Given records
════

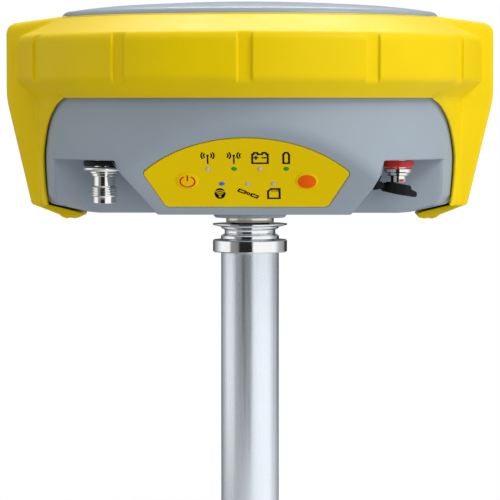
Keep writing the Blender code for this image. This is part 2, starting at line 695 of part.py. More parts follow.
def build_battery_bay(parent):
    hinge_y, hinge_z = DOOR_HINGE
    low = hinge_z + HINGE_RADIUS + GAP
    half = DOOR_HALF_WIDTH
    outline = [(-half, low), (half, low), (half, DOOR_TOP), (-half, DOOR_TOP)]
    outline = round_corners(outline, [1.0, 1.0, 4.0, 4.0])
    door = prism("battery_door", outline, "Y", DOOR_INNER, DOOR_OUTER)
    barrel = (-BARREL_HALF_LENGTH, BARREL_HALF_LENGTH)
    neck = box("door_neck", barrel, (hinge_y - 1.3, DOOR_OUTER), (hinge_z, low + 1.0))
    join(door, neck, along_x("door_barrel", HINGE_RADIUS, *barrel))
    latch_low, latch_high = LATCH_HEIGHTS
    slot_x = (-LATCH_HALF_WIDTH - GAP, LATCH_HALF_WIDTH + GAP + LATCH_TRAVEL)
    slot = box("latch_slot", slot_x, (DOOR_OUTER - 1.2, 80.0), (latch_low - GAP, latch_high + GAP))
    cut(door, slot, along_x("door_bore", PIN_HOLE, -30.0, 30.0))
    finish(door, parent, "grey_plastic", origin=(0.0, hinge_y, hinge_z))

    latch_x = (-LATCH_HALF_WIDTH, LATCH_HALF_WIDTH)
    latch = box("door_latch", latch_x, (DOOR_OUTER - 0.9, DOOR_OUTER + 0.6), LATCH_HEIGHTS)
    middle = (latch_low + latch_high) / 2
    finish(latch, parent, "black_plastic", origin=(0.0, DOOR_OUTER, middle), smooth=False)

    pin = along_x("door_hinge_pin", PIN_RADIUS, -PIN_HALF_LENGTH, PIN_HALF_LENGTH)
    finish(pin, parent, "polished_steel")

    battery_x = (-BATTERY_HALF_WIDTH, BATTERY_HALF_WIDTH)
    battery = box("battery", battery_x, BATTERY_DEPTHS, BATTERY_HEIGHTS)
    origin = (0.0, BATTERY_DEPTHS[1], sum(BATTERY_HEIGHTS) / 2)
    finish(battery, parent, "black_plastic", origin=origin, smooth=False)
    contacts = box("battery_contacts", (-15.0, 15.0), (BAY_FRONT + GAP, 32.2), (11.0, 25.0))
    finish(contacts, parent, "black_plastic", smooth=False)


# ---- The electronics ----


def build_posts(name, spots, low, high, parent, material):
    for number, spot in enumerate(spots, 1):
        post = disc(f"{name}_{number}", POST_RADIUS, low, high, TINY_SEGMENTS, spot)
        finish(post, parent, material)


def build_electronics(parent):
    """The main board on four posts, and above it the ground plane and the antenna element."""
    under_board = BOARD_BOTTOM - GAP
    on_board = BOARD_TOP + GAP
    build_posts("board_post", BOARD_POSTS, CAVITY_FLOOR + GAP, under_board, parent, "insert_brass")
    board = disc("main_board", BOARD_RADIUS, BOARD_BOTTOM, BOARD_TOP, SHELL_SEGMENTS)
    finish(board, parent, "circuit_board")
    depths = (-MODULE_HALF_DEPTH, MODULE_HALF_DEPTH)
    shield = box("radio_shield", (-48.0, -8.0), depths, (on_board, on_board + SHIELD_HEIGHT))
    finish(shield, parent, "tinned_metal", smooth=False)
    module = box("radio_module", (0.0, 50.0), depths, (on_board, on_board + MODULE_HEIGHT))
    finish(module, parent, "tinned_metal", smooth=False)
    reader = box("card_reader", (-7.0, 7.0), (-50.0, -35.0), (under_board - READER_HEIGHT, under_board))
    finish(reader, parent, "tinned_metal", smooth=False)

    top = GROUND_PLANE_BOTTOM - GAP
    build_posts("antenna_post", ANTENNA_POSTS, on_board, top, parent, "white_insulator")
    plane = disc(
        "ground_plane", GROUND_PLANE_RADIUS, GROUND_PLANE_BOTTOM, GROUND_PLANE_TOP, SHELL_SEGMENTS
    )
    finish(plane, parent, "tinned_metal")
    low = GROUND_PLANE_TOP + GAP
    element = disc("antenna_element", ELEMENT_RADIUS, low, low + ELEMENT_HEIGHT, SEAL_SEGMENTS)
    finish(element, parent, "white_insulator")


def main():
    clear_scene()
    make_materials()
    build_pole()
    receiver = frame("receiver_frame", (0.0, 0.0, BOSS_HEIGHT), (0.0, 0.0, 0.0), None)
    build_bumper(receiver)
    build_radome(receiver)
    build_housing(receiver)
    build_keypad(receiver)
    build_antenna_port(receiver)
    build_round_socket(receiver)
    build_battery_bay(receiver)
    build_electronics(receiver)


main()
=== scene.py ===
"""The looks of the satellite positioning receiver on its pole section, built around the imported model.

Shapes are written in millimetres in the receiver's own frame: heights are above the lower face of
its mounting boss, +X is to the right and the keypad faces -Y. place() turns them into metres.
"""

import json
import math

import bmesh
import bpy
import numpy as np
from mathutils import Matrix, Vector


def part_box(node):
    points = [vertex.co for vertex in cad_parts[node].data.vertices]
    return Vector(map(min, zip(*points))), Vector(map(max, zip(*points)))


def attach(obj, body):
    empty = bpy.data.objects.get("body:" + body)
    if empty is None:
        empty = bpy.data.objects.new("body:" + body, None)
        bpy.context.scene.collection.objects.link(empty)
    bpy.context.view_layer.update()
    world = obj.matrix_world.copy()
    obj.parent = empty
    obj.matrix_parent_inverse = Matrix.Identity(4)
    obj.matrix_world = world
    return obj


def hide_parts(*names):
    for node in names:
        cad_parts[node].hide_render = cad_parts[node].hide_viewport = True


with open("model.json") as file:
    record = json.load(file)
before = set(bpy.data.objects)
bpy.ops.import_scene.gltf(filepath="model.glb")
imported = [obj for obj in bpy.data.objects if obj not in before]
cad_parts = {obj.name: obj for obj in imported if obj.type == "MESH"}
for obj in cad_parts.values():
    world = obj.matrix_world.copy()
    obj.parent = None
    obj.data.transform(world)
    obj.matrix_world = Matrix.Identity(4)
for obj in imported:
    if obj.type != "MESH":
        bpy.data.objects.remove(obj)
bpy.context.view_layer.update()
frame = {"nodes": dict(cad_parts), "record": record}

MM = 0.001
MERGE = 0.0005  # vertices closer than this, in millimetres, are one
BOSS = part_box("lower_housing")[0].z  # height of the receiver's zero above the floor, in metres
RECEIVER = Matrix.Translation((0.0, 0.0, BOSS)) @ Matrix.Scale(MM, 4)


def local_box(node):
    """(lowest, highest) corner of a CAD node in the receiver's frame, in millimetres."""
    low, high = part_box(node)
    back = RECEIVER.inverted()
    return back @ low, back @ high


def local_centre(node):
    low, high = local_box(node)
    return (low + high) / 2


# ---------------------------------------------------------------- materials


class Nodes:
    """Builds one material's nodes in code. Each method returns the new node's output socket."""

    def __init__(self, name):
        self.material = bpy.data.materials.new(name)
        self.material.use_nodes = True
        self.tree = self.material.node_tree
        self.shader = self.tree.nodes["Principled BSDF"]
        self.place = self.node("ShaderNodeTexCoord").outputs["Object"]

    def node(self, kind, **settings):
        made = self.tree.nodes.new(kind)
        for key, value in settings.items():
            setattr(made, key, value)
        return made

    def link(self, value, socket):
        if isinstance(value, bpy.types.NodeSocket):
            self.tree.links.new(value, socket)
        else:
            socket.default_value = value

    def surface(self, name, value):
        """Sets one of the shader's inputs to a value, or to what another node makes."""
        self.link(value, self.shader.inputs[name])

    def stretched(self, scale):
        """Object coordinates scaled along each axis."""
        mapping = self.node("ShaderNodeMapping")
        self.link(self.place, mapping.inputs["Vector"])
        mapping.inputs["Scale"].default_value = scale
        return mapping.outputs["Vector"]

    def noise(self, size_mm, detail=2.0, vector=None, roughness=0.5):
        noise = self.node("ShaderNodeTexNoise")
        self.link(vector or self.place, noise.inputs["Vector"])
        noise.inputs["Scale"].default_value = 1.0 / (size_mm * MM)
        noise.inputs["Detail"].default_value = detail
        noise.inputs["Roughness"].default_value = roughness
        return noise.outputs["Fac"]

    def ramp(self, value, low, high, start=0.3, end=0.7):
        """Maps a value to low..high between two of its levels."""
        mapped = self.node("ShaderNodeMapRange")
        self.link(value, mapped.inputs["Value"])
        for key, number in (("From Min", start), ("From Max", end), ("To Min", low), ("To Max", high)):
            mapped.inputs[key].default_value = number
        return mapped.outputs["Result"]

    def blend(self, factor, first, second):
        mix = self.node("ShaderNodeMix", data_type="RGBA")
        self.link(factor, mix.inputs["Factor"])
        self.link(first, mix.inputs[6])
        self.link(second, mix.inputs[7])
        return mix.outputs[2]

    def bump(self, height, depth_mm, strength=1.0):
        bump = self.node("ShaderNodeBump")
        bump.inputs["Strength"].default_value = strength
        bump.inputs["Distance"].default_value = depth_mm * MM
        self.link(height, bump.inputs["Height"])
        return bump.outputs["Normal"]


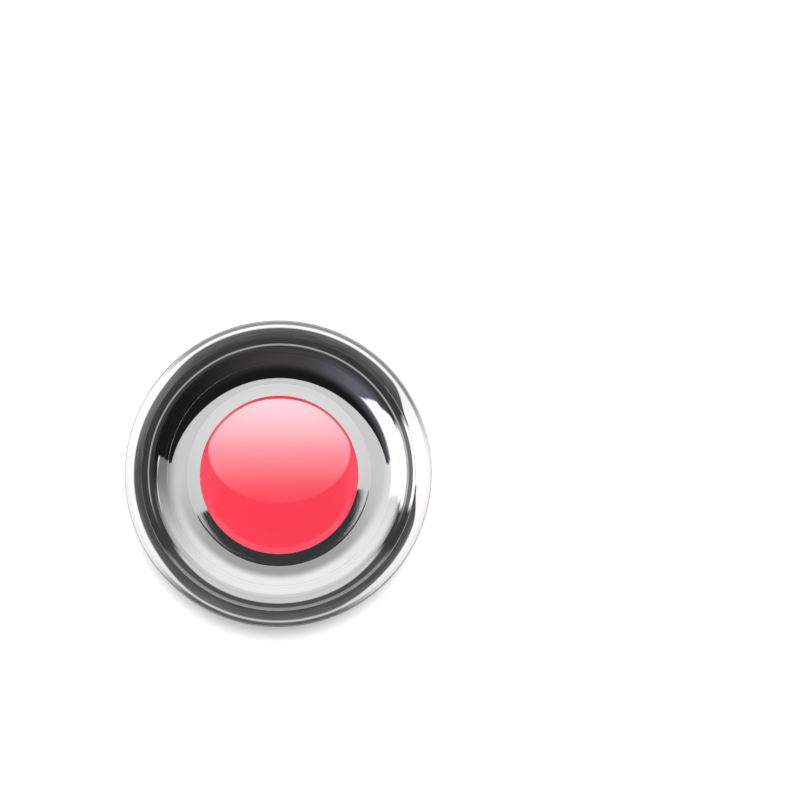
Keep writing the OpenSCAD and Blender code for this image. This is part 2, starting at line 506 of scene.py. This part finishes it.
# %% [markdown]
# The tree is used through a modifier. Its inputs are set by identifier, the result is
# taken as a plain mesh, and the modifier goes. Two things are then put right: faces
# that point inwards are turned, which the sign of the volume shows, and edges sharper
# than a set angle are marked, so that smooth shading stays smooth across the arcs and
# crisp at the corners. The volume is printed beside the CAD node's.

# %% Turn a profile into a piece
SHARP = math.radians(28)
WELD = 0.0004 * MM


def volume_mm3(mesh):
    solid = bmesh.new()
    solid.from_mesh(mesh)
    volume = solid.calc_volume(signed=True)
    solid.free()
    return volume / MM**3


def turned_piece(name, points, material, node):
    """Turns (radius, height) points about the axis, in place of a CAD node."""
    row = bpy.data.meshes.new(name + "_row")
    row.from_pydata([(r, 0.0, z) for r, z in points], [], [])
    piece = bpy.data.objects.new(name, row)
    bpy.context.scene.collection.objects.link(piece)
    modifier = piece.modifiers.new("turn", "NODES")
    modifier.node_group = TURNING
    values = {"Steps": STEPS_ROUND, "Weld": WELD, "Finish": material}
    for item in TURNING.interface.items_tree:
        if item.in_out == "INPUT" and item.name in values:
            modifier[item.identifier] = values[item.name]
    graph = bpy.context.evaluated_depsgraph_get()
    mesh = bpy.data.meshes.new_from_object(piece.evaluated_get(graph))
    piece.modifiers.clear()
    piece.data = mesh
    mesh.name = name
    if volume_mm3(mesh) < 0:
        mesh.flip_normals()
    mesh.shade_smooth()
    mesh.set_sharp_from_angle(angle=SHARP)
    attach(piece, "root")
    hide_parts(node)
    cad = volume_mm3(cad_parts[node].data)
    print(f"{name}: {len(mesh.polygons)} faces, {volume_mm3(mesh):.1f} mm3, CAD {cad:.1f}")
    return piece


# %% [markdown]
# Profiles are lists of points made from straight runs and arcs. Long straight runs get
# points too: smooth shading mixes the direction of neighbouring faces at each point,
# and on a mirror a long face next to an arc would bend every reflection across it.


# %% Straight runs and arcs
def run(a, b, step):
    """Points from a to b, both included, no further apart than step."""
    count = max(1, math.ceil(math.dist(a, b) / step))
    return [tuple(p + (q - p) * i / count for p, q in zip(a, b)) for i in range(count + 1)]


def arc(centre, radius, start, end, step):
    """Points on an arc, in degrees from the outward direction, step degrees apart."""
    count = max(1, math.ceil(abs(end - start) / step))
    turns = [math.radians(start + (end - start) * i / count) for i in range(count + 1)]
    r, z = centre
    return [(r + radius * math.cos(t), z + radius * math.sin(t)) for t in turns]


def joined(*parts):
    """One list of points in metres, without the doubles where parts meet."""
    points = []
    for part in parts:
        for r, z in part:
            if not points or math.dist(points[-1], (r * MM, z * MM)) > 1e-8:
                points.append((r * MM, z * MM))
    return points


# %% [markdown]
# The dish is one sheet of steel, 0.6 mm thick. Pressing gives it, from the middle out:
# a cone that takes the screw's head, a flat floor with a fine crease round it, a corner,
# a long curved wall, a tight fold and a crowned lip whose edge is rolled down. The
# corner's and the wall's radii aren't chosen: they follow from the floor, the rim and
# the slope where they meet.

# %% The dish
SHEET = 0.6
FLOOR_Z = 16.2
RIM_Z = 40.2
RIM_R = 54.0
WALL_R = 48.7
FLOOR_R = WALL_R - 15.2
CREASE = 7.0
CREASE_R = 2.0
HANDOVER = 48.0
ROLL = 1.6
ROLL_TURN = 75.0
CROWN = 7.0
FOLD = 1.4
SEAT_R = 3.97
HOLE_R = 2.25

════

What is needed
Your task is to repeat exactly the lines from the one that contains "build_round_socket(receiver)" through the one that contains "record = json.load(file)", with both end lines included.

Answer to the task
    build_round_socket(receiver)
    build_battery_bay(receiver)
    build_electronics(receiver)


main()
=== scene.py ===
"""The looks of the satellite positioning receiver on its pole section, built around the imported model.

Shapes are written in millimetres in the receiver's own frame: heights are above the lower face of
its mounting boss, +X is to the right and the keypad faces -Y. place() turns them into metres.
"""

import json
import math

import bmesh
import bpy
import numpy as np
from mathutils import Matrix, Vector


def part_box(node):
    points = [vertex.co for vertex in cad_parts[node].data.vertices]
    return Vector(map(min, zip(*points))), Vector(map(max, zip(*points)))


def attach(obj, body):
    empty = bpy.data.objects.get("body:" + body)
    if empty is None:
        empty = bpy.data.objects.new("body:" + body, None)
        bpy.context.scene.collection.objects.link(empty)
    bpy.context.view_layer.update()
    world = obj.matrix_world.copy()
    obj.parent = empty
    obj.matrix_parent_inverse = Matrix.Identity(4)
    obj.matrix_world = world
    return obj


def hide_parts(*names):
    for node in names:
        cad_parts[node].hide_render = cad_parts[node].hide_viewport = True


with open("model.json") as file:
    record = json.load(file)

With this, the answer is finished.